ABC, CBS and NBC were to provide live coverage from 10 to 11 p.m. each day, with PBS starting at 8 p.m.
"This is a time when we have to do away with our party politics, and we have to act as Americans," McCain said in St. Louis after a brief tour with Palin of a federal disaster relief center in Jackson, Miss.
Convention planners and delegates in St. Paul said that it could be politically perilous to continue the convention as the Gulf Coast braces for the arrival of Gustav. The Bush administration's unsteady response to Hurricane Katrina, which left New Orleans in ruins three years ago, outraged Americans, drew criticism from McCain and remains, for many, a stain on President Bush's record.
Pluses and minuses
But Gustav does present some political opportunities to McCain. He looked like a man in charge on television on Sunday as he described meeting with Gov. Haley Barbour of Mississippi and federal disaster officials. The tumult may also limit comparisons, which may have been unfavorable, between the Republican convention and the Democratic convention in Denver last week, where the acceptance speech of Sen. Barack Obama drew more than 40 million television viewers.

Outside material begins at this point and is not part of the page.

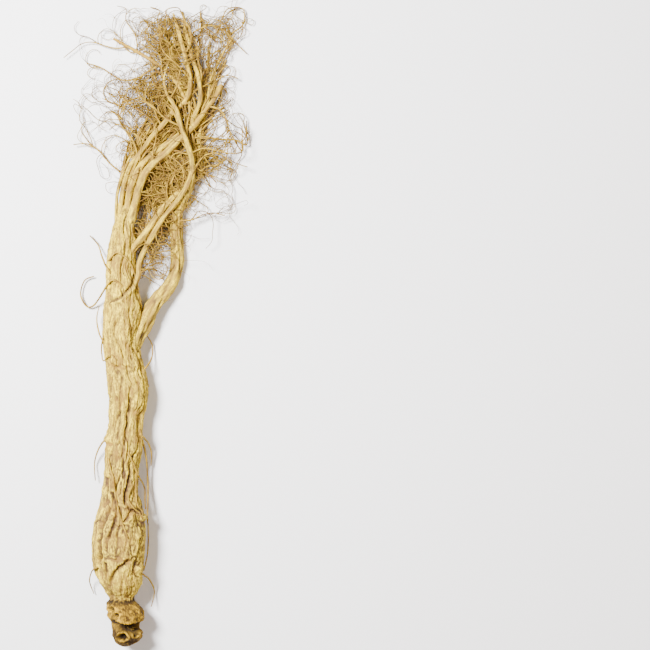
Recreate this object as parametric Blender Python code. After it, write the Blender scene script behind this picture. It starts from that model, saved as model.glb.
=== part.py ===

There are downsides, too, however. Republicans were planning four days of high-profile attacks on Obama in St. Paul, and it appears -- from McCain's pledge to turn the convention from "a party event to a call to the nation for action" -- that such broadsides against Obama will be lost.
Rick Davis, the McCain-Palin campaign manager, said at a news conference that today's convention session will be scaled back to two and a half hours. It will be limited to official business such as adopting the platform and electing convention officers.
At least one night of speakers and guaranteed news coverage will be lost, something Davis only alluded to obliquely, saying the campaign had obviously hoped it could have "a more traditional" convention.
"Events have conspired to do otherwise," said Davis, adding later when pressed that "we really don't have the luxury of trying to evaluate the politics of this kind of situation."